It’s frustrating that Stagecoach was basically banned from running for franchises when they were probably the best private operator ever on the UK rail network. South West Trains, East Midlands Trains, Virgin Trains (maybe not the east coast franchise) all were very successful and it seems extremely short sighted by the DFT to ban Stagecoach over a pension dispute.
SWT were far from perfect. They started by letting too many drivers go, and then wondering why they had to cancel so many trains. There were also some strikes in the early days.
Their new (2004) timetable promised much that it didn't deliver: far from an increase in services on our line the peak hour service was cut from six trains per hour to four, and because of the poor timing of the Kingston Loop services Strawberry Hill now sees two trains to London every half hour - two minutes apart, and the extra Shepperton services in the evening peak are similarly useless as they leave Waterloo just one minute after the regular services.
Their remodelling of our local station was predicated on everyone passing through the booking hall, making the journey longer for the majority of passengers, who have no need to buy a ticket as they use Oyster, contactless, season tickets or the return half of a return ticket, or because they are leaving the station having arrived by train. The coffee shop which replaced the original main entrance had to close its street entrance because the "desire line" for most intending passengers still went through it. They did install a lift, after my complaints about manhandling my children's buggies up and down the stairs (and the staff's refusal to help). I did, however, have to point out that it had taken so long that the child in question had recently passed his driving test.
The remodelling of the 455s was not popular in our area, as the reduction in seating capacity meant we now had to stand for the 30 minute journey to Waterloo, (in breach of PIXC standards). They claimed that in the old layout "the middle seats were the last to be filled" - maybe, but they were filled.
But, most egregiously, was their policies on fares. They dragged their feet on all aspects of Oyster, inisting on passengers buying "extension permits" if they intended to travel out of the zones of their Travelcard, even though the system would automatically add the fare when they got to the other end.
They also seemed to think it an outrageous suggestion that station staff should be able to advise about local buses when, as so often, we got chucked off the trains and expected to fend for ourselves. The CEO with whom I was speaking remarked "Why should we advise on our "competitors'" services?" - very revealing that he saw them in that light, rather than as complementary to their service, or indeed a fallback.
And they refused to countenance any adjustment to resolve zoning anomalies, mendaciously claiming it was out of their hands as it was a TfL matter - although TfL have responded positively to approaches from other operators to rezone stations. SWT claimed it would have to get the agreement of "the other operators", despite the fact that at the stations in question they were the only one - they suggested bus zones would have to be modified, apparently ignorant of the fact that bus zones were abolished when Oyster was introduced in 2003 - or that the boats were competition (the first boat from Hampton Court does not arrive at Westminster until after the last one back has left, and there is no service at all until Good Friday. And of course the argument that they would "have to" increase fares somewhere else, if they reduced them for us.

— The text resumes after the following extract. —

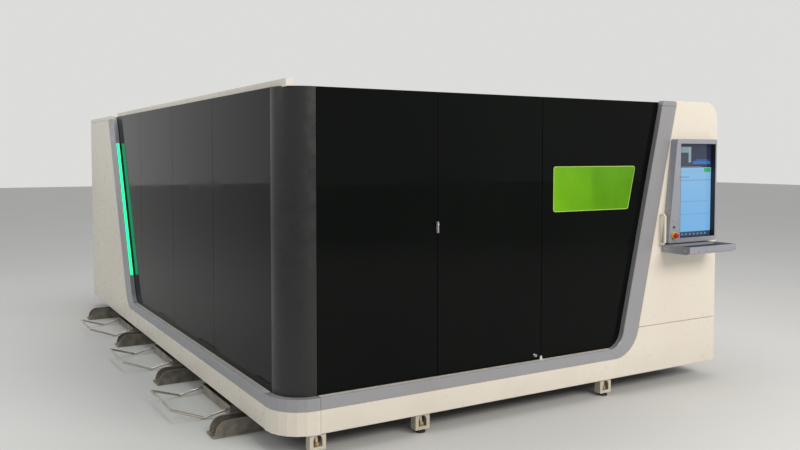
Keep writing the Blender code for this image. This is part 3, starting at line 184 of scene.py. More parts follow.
def product(made, first, second):
    tree = made.node_tree
    times = tree.nodes.new("ShaderNodeMath")
    times.operation = "MULTIPLY"
    tree.links.new(first, times.inputs[0])
    tree.links.new(second, times.inputs[1])
    return times.outputs[0]


def along_axis(made, coordinates, axis):
    split = made.node_tree.nodes.new("ShaderNodeSeparateXYZ")
    made.node_tree.links.new(coordinates, split.inputs[0])
    return split.outputs[axis]


def add_bump(made, shader, factor, distance):
    bump = made.node_tree.nodes.new("ShaderNodeBump")
    bump.inputs["Distance"].default_value = distance
    bump.inputs["Strength"].default_value = 1.0
    made.node_tree.links.new(factor, bump.inputs["Height"])
    made.node_tree.links.new(bump.outputs["Normal"], shader.inputs["Normal"])


def enamel(name, colour, dusty, roughness, grime_top=0.32, metallic=0.0):
    """Powder coat: soft tone drift, floor dust and a fine peel."""
    made, shader, place = begin_material(name, roughness, metallic)
    links = made.node_tree.links
    drift = ramp(made, noise(made, place, 1.1, 4), (0.35, dusty), (0.62, colour))
    low = remap(made, along_axis(made, place, "Z"), 0.08, grime_top, 0.26, 0.0)
    patchy = remap(made, noise(made, place, 4, 6), 0.40, 0.72, 0.1, 1.0)
    dust = product(made, low, patchy)
    links.new(blend_colours(made, dust, drift, FLOOR_GRIME), shader.inputs["Base Color"])
    scuff = remap(made, noise(made, place, 22, 6), 0.35, 0.7, roughness - 0.07, roughness + 0.12)
    links.new(scuff, shader.inputs["Roughness"])
    add_bump(made, shader, noise(made, place, PEEL_SCALE, 2), PEEL_HEIGHT)
    return made


def finish_nodes(material, *names):
    """Give the material to solids of the frame."""
    for name in names:
        nodes[name].data.materials.clear()
        nodes[name].data.materials.append(material)


cream = enamel("cream_powder_coat", CREAM, CREAM_DUSTY, 0.34)
finish_nodes(
    cream,
    "skirt_corner",
    "skirt_front",
    "left_side_panel",
    "right_panel",
    "right_service_door",
    "rear_panel",
    "rear_service_door",
    "tower_door",
    "tower_door_pull",
)

# Grey sills and slanted trims: folded sheet in a grey metallic coat, which carry the
# glazing and end it at each side.
GREY = (0.350, 0.354, 0.385)
GREY_DUSTY = (0.320, 0.318, 0.335)
grey = enamel("grey_metallic_coat", GREY, GREY_DUSTY, 0.36, grime_top=0.34, metallic=0.25)
finish_nodes(grey, "sill_corner", "front_sill_trim", "left_sill_trim")


# Dark glazing: laminated safety panes, almost black from outside and mirror smooth. The
# tint drifts a little, and faint wiping smears change the gloss.
def glazing(name, colour, specular, smear):
    """Dark glass whose roughness rises to the smear's where it was wiped."""
    made, shader, place = begin_material(name, 0.03)
    shader.inputs["Specular IOR Level"].default_value = specular
    links = made.node_tree.links
    tint = ramp(
        made,
        noise(made, place, 0.8, 3),
        (0.3, colour),
        (0.7, tuple(1.5 * part for part in colour)),
    )
    links.new(tint, shader.inputs["Base Color"])
    wiped = noise(made, place, 3.2, 6, (1, 1, 0.35))
    links.new(remap(made, wiped, 0.42, 0.78, 0.025, smear), shader.inputs["Roughness"])
    return made


dark_glass = glazing("dark_laser_glazing", (0.0032, 0.0040, 0.0036), specular=0.06, smear=0.14)
finish_nodes(
    dark_glass,
    "front_fixed_pane",
    "left_pane_1",
    "left_pane_2",
    "left_pane_3",
    "left_pane_4",
)

# Door panes: they reach the same height as the fixed panes, over the front edge of the roof.
# Each is one sheet with ground edges, bonded to the door's tube frame.
PANE_FRONT, PANE_BACK, PANE_TOP, GROUND_EDGE = 0.0453, 0.0553, 2.065, 0.0008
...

No names no pack drill, but at my observation that the latest fare increase, ratrher than being used to improve (or even maintain) services, was instead being shovelled into shareholder dividends, another CEO said he regarded 2% not, as I had thought, a reward for competence but as an entitlement.
And the fact that some of the revenues from my Season Tickets were being used to fund the homophobic campaigns of Stagecoach's Chairman (specifically his opposition to the repeal of "Clause 28") stuck in the gullet too.
So yes - SWR were not paragons - and I was initially glad to see the back of them. The moral being "Be careful what you wish for"
This is, broadly, what happened with the East Coast franchise as well when Stagecoach won it.
DOHL won no friends in my circle when they took over East Coast the first time, and immediately allowed themselves to scrap some of the services that would, supposedly have made the franchise uneconomic for National Express - but weren't allowed to scrap themselves. In particular, the restoration of direct trains between London and Lincoln was put back by 11 years, but in the meantime the ECML timetable was otherwise set in stone, so connections at Newark were poor - in particular because the trains which should have gone to Lincoln sat in platform 3 at Newark until it was time to return to London - meaning any connecting services to and from Lincoln could not use that platform at the same time - so no train from Lincoln could have arrived until after the London train had left, and vice versa. And as these trains were HSTs, they were perfectly capable of going to Lincoln.
And EC never honoured connections at Newark anyway - I have experienced a dispatcher waving a London-bound train away even as a full-and-standing 153 was disgorging its contents on the opposite platform. "We have to keep to the timetable" doesn't wash when over 70 people have been denied what the timetable promised.
The alleged savings of £9m per annum were allegedly necessary to prevent EC running at a loss. It made a profit of £200m in its first year.
The direct services woulod have been very useful for my teenage children to visit their grandfather and vice versa. Sadly, the services were not restored until it was six months too late.